Ron Ockimey

No. 30, 31, 15
- Position: Linebacker

Personal information
- Born: September 3, 1978 (age 48) Philadelphia, Pennsylvania, U.S.
- Listed height: 6 ft 2 in (1.88 m)
- Listed weight: 215 lb (98 kg)

Career information
- College: San Jose State

Career history
- San Francisco 49ers (2001)*; BC Lions (2002–2003); Winnipeg Blue Bombers (2005–2006);
- * Offseason or practice squad member only

= Ron Ockimey =

American entrepreneur and former football player

Ronald Brandon Ockimey (born September 3, 1978) is an American entrepreneur and former professional football player who played in the Canadian Football League (CFL) and was signed as an undrafted free agent by the San Francisco 49ers.

== Early life and education ==
Ockimey was born in Philadelphia, Pennsylvania. He attended San Bernardino Valley College from 1997 to 1999, where he earned an Associate of Science degree in General Studies. He then transferred to San José State University, where he played college football as a linebacker from 1999 to 2001 while studying Radio, Television, and Digital Communication He later pursued a second Associate of Science degree in Fire Protection Technology at Mission College from 2009 to 2010.

== Football career ==

=== College ===
Ockimey played linebacker for the San José State Spartans from 1999 to 2001. Standing 6'2" and weighing 213 pounds, he competed in several Pac-10 matchups during his college career.

=== Professional ===

==== National Football League ====
Following the 2001 NFL Draft, Ockimey signed with the San Francisco 49ers as an undrafted free agent. He was listed on the team's summer transaction roster.

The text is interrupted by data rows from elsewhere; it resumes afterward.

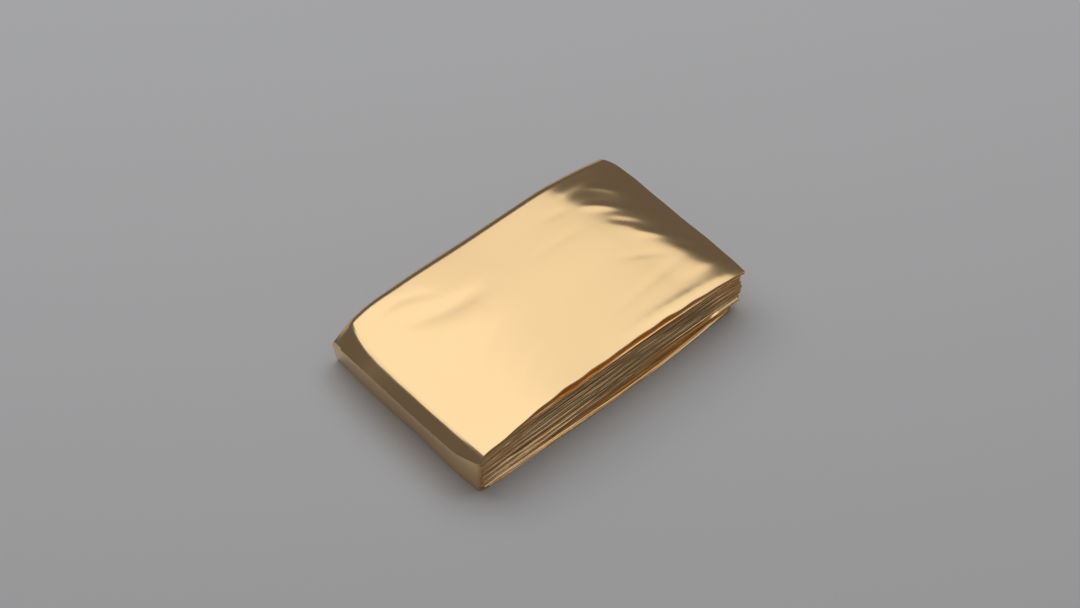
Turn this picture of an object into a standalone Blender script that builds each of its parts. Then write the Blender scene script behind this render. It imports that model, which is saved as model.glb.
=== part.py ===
"""Emergency foil blanket, folded to a palm-sized packet. One closed solid: the
folded strip as one back-and-forth section, nine passes a little apart, lofted
across the packet. The last pass goes round the near end as a creased spine.

Metres, +Z up, origin at the bottom centre. +X runs along the packet, away from
the spine, and -Y is the side where the plies show."""

import bpy
import numpy as np

# Sizes in millimetres.
WIDTH = 73.5  # across the packet
SHEET = 1.4  # one pass of the folded strip
GAP = 0.5  # between passes where the packet is pressed flat
TUCK = 1.6  # how far the inner folds stop inside the spine
ROUND = 0.45  # how far the folded long edges are rounded back
FOOT_BEND = 1.6  # how far from each corner of the spine its bend starts
CREASE_BEND = 0.8
SHOULDER_BEND = 1.3
FURTHEST = 45.0  # no inner fold stops further than this from the spine

# How many points each stretch of a section has.
FLOOR_POINTS = 11
RUN_POINTS = 12
TOP_POINTS = 24
TURN_STEPS = 6

# One row for each section across the packet, from the side with the plies to the
# far side. The spine goes from its foot on the floor to the crease, then to the
# shoulder, and the top goes on over the heights that follow, to its far end.
SECTION = ("across", "foot_x", "crease_x", "crease_z", "shoulder_x", "shoulder_z",
           "z_at_14", "z_at_28", "z_at_60", "z_at_98", "z_at_116", "end_x", "end_z")
SECTIONS = [
    (0.00, -1.0, -1.8, 15.4, 0.2, 17.5, 19.7, 21.7, 22.3, 20.8, 18.8, 122.0, 17.3),
    (0.10, -1.4, -3.4, 14.3, 0.0, 17.8, 19.5, 21.2, 22.1, 21.0, 18.9, 123.0, 15.9),
    (0.25, -1.4, -3.7, 13.8, 0.0, 17.8, 19.0, 20.4, 21.5, 20.9, 18.7, 124.0, 15.4),
    (0.42, -0.9, -3.7, 13.6, 0.0, 17.6, 18.8, 20.0, 21.1, 20.8, 18.5, 124.4, 15.2),
    (0.58, -0.9, -3.7, 13.8, 0.1, 17.6, 19.0, 20.1, 20.7, 20.6, 18.3, 124.8, 15.2),
    (0.72, -0.9, -3.5, 13.6, 0.6, 17.6, 19.4, 20.4, 20.3, 20.2, 18.1, 125.2, 15.0),
    (0.84, -0.7, -3.0, 12.7, 1.7, 17.5, 19.6, 20.4, 19.9, 19.6, 17.9, 125.3, 14.9),
    (0.93, -0.3, -2.4, 11.4, 3.4, 17.0, 19.1, 19.8, 19.2, 18.8, 17.7, 124.8, 15.1),
    (1.00, -0.1, -1.8, 9.6, 5.4, 15.8, 17.9, 18.4, 17.8, 17.6, 17.2, 122.4, 16.4),
]

# One row for each pass, from the floor up: where its folded long edge stands on
# the ply side at the spine, the middle and the far end, how far it stands out on
# the other side, how much of the packet's puffed height opens up under it, and
# how far along its fold at the far end stands.
PASS = ("front_left", "front_middle", "front_right", "back", "opens", "far_x")
PASSES = [
    (-1.3, -2.4, -0.2, 0.0, 0.00, 117.2),
    (0.2, 0.4, 1.0, 0.2, 0.16, 117.2),
    (-0.1, 0.0, -0.3, -0.4, 0.12, 120.0),
    (0.7, 0.1, 0.0, 0.1, 0.05, 120.0),
    (0.3, 0.7, 0.4, -0.2, 0.06, 121.6),
    (0.8, 0.2, 0.0, 0.2, 0.05, 121.6),
    (0.3, 0.8, 0.5, -0.3, 0.05, 120.4),
    (0.6, 0.2, 0.2, 0.0, 0.10, 120.4),
    (0.0, 1.3, 0.2, 0.0, 0.41, 122.0),
]
TOP = len(PASSES) - 1
COLUMN = dict(zip(PASS, np.array(PASSES).T))


def curve(x, knots, values):
    """Cubic curve through the values at the knots, with its slopes taken from their
    neighbours. Past the first and last knots it keeps their values."""
    knots, values = np.asarray(knots, float), np.asarray(values, float)
    slope = np.gradient(values, knots)
    x = np.clip(x, knots[0], knots[-1])
    i = np.clip(np.searchsorted(knots, x) - 1, 0, len(knots) - 2)
    span = knots[i + 1] - knots[i]
    t = (x - knots[i]) / span
    return ((1 + 2 * t) * (1 - t) ** 2 * values[i] + t * (1 - t) ** 2 * span * slope[i]
            + t * t * (3 - 2 * t) * values[i + 1] + t * t * (t - 1) * span * slope[i + 1])


def top_height(row, x):
    """Height of the packet's outer surface over x, from the shoulder on."""
    names = [name for name in SECTION if name.startswith("z_at_")]
    return curve(x, [row["shoulder_x"], *(float(n[5:]) for n in names), row["end_x"]],
                 [row["shoulder_z"], *(row[n] for n in names), row["end_z"]])


def far_end(row, k):
    """How far the fold at the far end of pass k reaches, bowed out as the top is."""
    return COLUMN["far_x"][k] + 0.5 * (row["end_x"] - COLUMN["far_x"][TOP])


PRESSED = len(PASSES) * SHEET + TOP * GAP  # height with every gap at its least


def pass_height(row, k, x):
    """Height of the middle of pass k over x. Where the packet is puffed up, the
    gaps take the spare height by their shares."""
    if k == TOP:
        return top_height(row, x) - SHEET / 2
    spare = np.maximum(top_height(row, x) - PRESSED, 0.0)
    return k * (SHEET + GAP) + SHEET / 2 + spare * COLUMN["opens"][: k + 1].sum()


def arc(x, low, high, turn, steps=TURN_STEPS):
    """Half circle between two heights, bulging by turn, -1 or +1, with its ends at x."""
    a = np.linspace(-np.pi / 2, np.pi / 2, steps + 1)
    r = (high - low) / 2
    return np.stack([x + turn * r * np.cos(a), (low + high) / 2 + r * np.sin(a)], 1)


def rounded(corner, before, after, reach, steps=4):
    """A corner taken off by a curve that starts at reach from it on both sides."""
    a = corner + (before - corner) * reach / np.linalg.norm(before - corner)
    b = corner + (after - corner) * reach / np.linalg.norm(after - corner)
    t = np.linspace(0, 1, steps + 1)[:, None]
    return (1 - t) ** 2 * a + 2 * t * (1 - t) * corner + t * t * b


def thicken(line):
    """Both faces of the sheet round its middle line, half a sheet to each side."""
    step = np.diff(line, axis=0)
    step /= np.linalg.norm(step, axis=1)[:, None]
    along = np.vstack([step[:1], step[:-1] + step[1:], step[-1:]])
    along /= np.linalg.norm(along, axis=1)[:, None]
    cosine = np.r_[1.0, (along[1:-1] * step[1:]).sum(1), 1.0]
    normal = np.stack([-along[:, 1], along[:, 0]], 1) * (SHEET / 2 / cosine)[:, None]
    return line + normal, line - normal


def wrap(row):
    """Middle line of the outermost pass: along the floor to the spine, up it over
    the crease, and back over the top. With it goes the pass of each point."""
    middle = SHEET / 2
    foot = np.array([row["foot_x"] + middle, middle])
    crease = np.array([row["crease_x"] + middle, row["crease_z"]])
    shoulder = np.array([row["shoulder_x"] + middle * 0.6, row["shoulder_z"] - middle])
    on = row["shoulder_x"] + 6.0
    parts = [
        (np.stack([np.linspace(far_end(row, 0) - SHEET - GAP / 2, foot[0] + 3.0, FLOOR_POINTS),
                   np.full(FLOOR_POINTS, middle)], 1), 0),
        (rounded(foot, foot + np.array([10.0, 0.0]), crease, FOOT_BEND), 0),
        (rounded(crease, foot, shoulder, CREASE_BEND, 2), TOP / 2),
        (rounded(shoulder, crease, np.array([on, pass_height(row, TOP, on)]),
                 SHOULDER_BEND), TOP),
    ]
    t = np.linspace(0, 1, TOP_POINTS)
    t = t - 0.6 * np.sin(2 * np.pi * t) / (2 * np.pi)  # closer together at both ends
    x = row["shoulder_x"] + 3.5 + (row["end_x"] - 0.3 - row["shoulder_x"] - 3.5) * t
    parts.append((np.stack([x, pass_height(row, TOP, x)], 1), TOP))
    return (np.concatenate([p for p, _ in parts]),
            np.concatenate([np.full(len(p), float(k)) for p, k in parts]))


def near_end(row, k, inside):
    """Where the fold whose upper pass is k turns back near the spine: as far out
    as leaves a gap under the wrap, all along the slope that follows. inside is
    the wrap's inner face."""
    at = np.r_[0, np.cumsum(np.linalg.norm(np.diff(inside, axis=0), axis=1))]
    s = np.arange(0, at[-1], 0.3)
    wall = np.stack([np.interp(s, at, inside[:, 0]), np.interp(s, at, inside[:, 1])], 1)
    roof = inside[-TOP_POINTS:]
    r = SHEET + GAP / 2
    for x in np.arange(row["foot_x"] + SHEET + TUCK, FURTHEST, 0.2):
        top = x + r + np.linspace(0, 20, 40)
        face = pass_height(row, k, top) + SHEET / 2
        reach = np.concatenate([arc(x + r, face[0] - 2 * r, face[0], -1, 12),
                                np.stack([top, face], 1)])
        apart = np.linalg.norm(reach[:, None] - wall[None], axis=2).min()
        if apart > GAP - 0.05 and (face < np.interp(top, *roof.T)).all():
            return x
    return FURTHEST


def section(row):
    """Middle line of the whole strip in one section, and the pass that each of
    its points belongs to. It starts inside, at the free end by the spine."""
    line, owner = wrap(row)
    inside = thicken(line)[1]
    near = {k: near_end(row, k, inside) for k in (*range(TOP - 2, 0, -2), TOP - 1)}
    r = SHEET + GAP / 2
    points, passes = [], []
    for k in range(TOP - 1, 0, -1):
        outward = k % 2 == 1
        start = near[k] if k in near else near[k + 1]
        x = np.linspace(start + r, far_end(row, k) - r, RUN_POINTS)[:: 1 if outward else -1]
        points.append(np.stack([x, pass_height(row, k, x)], 1))
        passes.append(np.full(RUN_POINTS, float(k)))
        turn = arc(x[-1], pass_height(row, k - 1, x[-1]), pass_height(row, k, x[-1]),
                   1 if outward else -1)
        points.append(turn[::-1][1:-1])
        passes.append(np.linspace(k, k - 1, TURN_STEPS + 1)[1:-1])
    return np.concatenate([*points, line]), np.concatenate([*passes, owner])


def long_edge(x, owner, side):
    """Where the folded long edges stand, on the ply side or the other one."""
    lower = np.floor(owner).astype(int)
    upper = np.minimum(lower + 1, TOP)
    share = owner - lower
    if side == "back":
        return WIDTH + (1 - share) * COLUMN["back"][lower] + share * COLUMN["back"][upper]
    t = np.clip(x / 121.0, 0, 1)
    stands = [curve(t, [0, 0.5, 1], [COLUMN["front_left"][k], COLUMN["front_middle"][k],
                                     COLUMN["front_right"][k]]) for k in range(TOP + 1)]
    stands = np.array(stands)
    at = np.arange(len(x))
    return (1 - share) * stands[lower, at] + share * stands[upper, at]


def rings():
    """The solid's sections from the ply side to the other: at each end a narrower
    ring, so that the folded edges are rounded, then the sheet's two faces."""
    rows = [dict(zip(SECTION, r)) for r in SECTIONS]
    upper, lower, middle = [], [], []
    for row in rows:
        line, owner = section(row)
        a, b = thicken(line)
        front = long_edge(line[:, 0], owner, "front")
        back = long_edge(line[:, 0], owner, "back")
        inset = ROUND if row["across"] in (0.0, 1.0) else 0.0
        y = front + (back - front) * row["across"] + inset * (1 - 2 * row["across"])
        edge = y - inset * (1 - 2 * row["across"])
        for store, face, across in ((upper, a, y), (lower, b, y), (middle, line, edge)):
            store.append(np.stack([face[:, 0], across, face[:, 1]], 1))
    return np.array(upper), np.array(lower), middle[0], middle[-1]


def solid():
    """The closed surface over the rings: its points in metres, and its faces."""
    upper, lower, first, last = rings()
    n, m = upper.shape[:2]
    points = np.concatenate([upper.reshape(-1, 3), lower.reshape(-1, 3), first, last])
    faces = []

    def up(j, i):
        return j * m + i

    def down(j, i):
        return n * m + j * m + i

    def edge_0(i):
        return 2 * n * m + i

    def edge_1(i):
        return 2 * n * m + m + i

    for j in range(n - 1):
        for i in range(m - 1):
            faces.append((up(j, i), up(j, i + 1), up(j + 1, i + 1), up(j + 1, i)))
            faces.append((down(j, i), down(j + 1, i), down(j + 1, i + 1), down(j, i + 1)))
        for i in (0, m - 1):  # the two cut ends of the strip
            quad = (up(j, i), up(j + 1, i), down(j + 1, i), down(j, i))
            faces.append(quad if i == 0 else quad[::-1])
    for i in range(m - 1):  # the rounded long edges
        faces.append((edge_0(i), edge_0(i + 1), up(0, i + 1), up(0, i)))
        faces.append((edge_0(i + 1), edge_0(i), down(0, i), down(0, i + 1)))
        faces.append((edge_1(i + 1), edge_1(i), up(n - 1, i), up(n - 1, i + 1)))
        faces.append((edge_1(i), edge_1(i + 1), down(n - 1, i + 1), down(n - 1, i)))
    for edge, j in ((edge_0, 0), (edge_1, n - 1)):
        for i in (0, m - 1):
            tri = (edge(i), up(j, i), down(j, i))
            faces.append(tri if (j == 0) == (i == 0) else tri[::-1])
    low, high = points.min(0), points.max(0)
    points -= [(low[0] + high[0]) / 2, (low[1] + high[1]) / 2, low[2]]
    return points / 1000, faces


def main():
    for ob in list(bpy.data.objects):
        bpy.data.objects.remove(ob)
    points, faces = solid()
    mesh = bpy.data.meshes.new("foil_blanket")
    mesh.from_pydata(points.tolist(), [], faces)
    mesh.update()
    ob = bpy.data.objects.new("foil_blanket", mesh)
    bpy.context.collection.objects.link(ob)
    foil = bpy.data.materials.new("gold_foil")
    foil.use_nodes = True
    shader = foil.node_tree.nodes["Principled BSDF"]
    shader.inputs["Base Color"].default_value = (0.82, 0.58, 0.27, 1)
    shader.inputs["Metallic"].default_value = 1.0
    shader.inputs["Roughness"].default_value = 0.22
    mesh.materials.append(foil)


main()
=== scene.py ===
"""An emergency foil blanket: one sheet of gold film, doubled, pleated to a strip as
wide as a palm, and the strip folded back and forth into a flat packet. Sizes are
in millimetres from the packet's near left corner until they go into the mesh."""

import bpy
import numpy as np
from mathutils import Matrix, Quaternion, Vector


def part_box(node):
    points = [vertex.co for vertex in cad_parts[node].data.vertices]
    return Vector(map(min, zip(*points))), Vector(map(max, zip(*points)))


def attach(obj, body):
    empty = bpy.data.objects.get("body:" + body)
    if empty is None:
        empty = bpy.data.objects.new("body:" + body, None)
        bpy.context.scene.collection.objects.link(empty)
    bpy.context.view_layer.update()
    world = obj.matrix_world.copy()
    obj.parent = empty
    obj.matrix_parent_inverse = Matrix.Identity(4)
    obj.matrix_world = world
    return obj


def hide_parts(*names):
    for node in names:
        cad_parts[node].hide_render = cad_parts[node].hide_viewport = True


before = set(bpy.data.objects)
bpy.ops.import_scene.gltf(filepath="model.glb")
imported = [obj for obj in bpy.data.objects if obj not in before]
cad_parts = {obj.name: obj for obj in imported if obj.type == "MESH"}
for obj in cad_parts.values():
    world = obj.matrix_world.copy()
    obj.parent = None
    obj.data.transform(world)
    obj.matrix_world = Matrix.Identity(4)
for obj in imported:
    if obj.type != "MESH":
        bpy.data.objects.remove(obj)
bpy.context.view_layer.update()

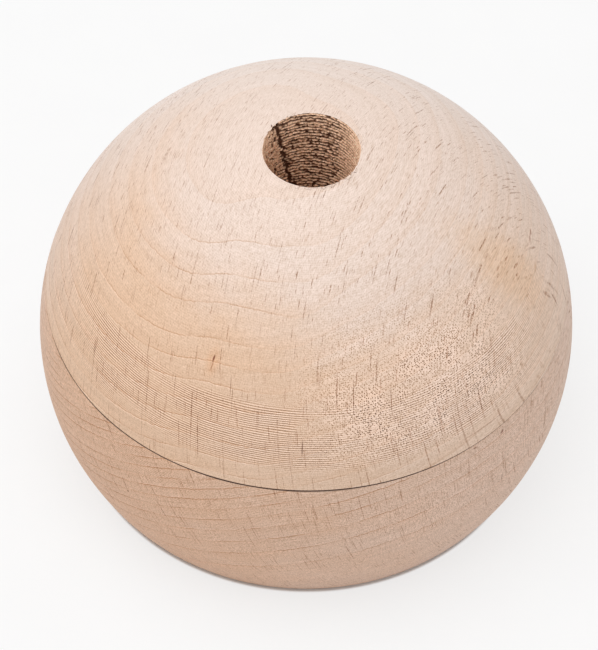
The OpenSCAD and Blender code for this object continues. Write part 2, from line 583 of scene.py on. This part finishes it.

==== Canadian Football League ====
Ockimey played four seasons in the CFL:

- BC Lions (2002–2003)
- Winnipeg Blue Bombers (2005–2006)

According to available records, he appeared in 50 CFL games during his career.

== Business career ==
After retiring from professional football, Ockimey transitioned into entrepreneurship, focusing primarily on the cannabis industry.

=== Cannabis industry ventures ===
In 2015, Ockimey founded Kingston Royal, LLC, a cannabis product manufacturer.

From 2018 to 2020, he served as Chief of Staff at NatureTrak, a compliance software company serving financial institutions in the cannabis sector.

In 2020, he founded Locals Equity Distribution, a licensed California distribution company focused on supporting social equity cannabis brands.

In 2022, he established Streetcred Packaging Company, which provides packaging solutions for the cannabis and consumer product industries.

== Media appearances ==
In 2019, Ockimey was featured on Episode 009 of the Dankonomy Podcast, where he discussed his role in cannabis compliance technology and his athletic background.

In March 2023, Cannabis Now magazine featured Ockimey in a profile titled "The Color of Money," which detailed his efforts to support social equity cannabis brands and his work in cannabis banking compliance.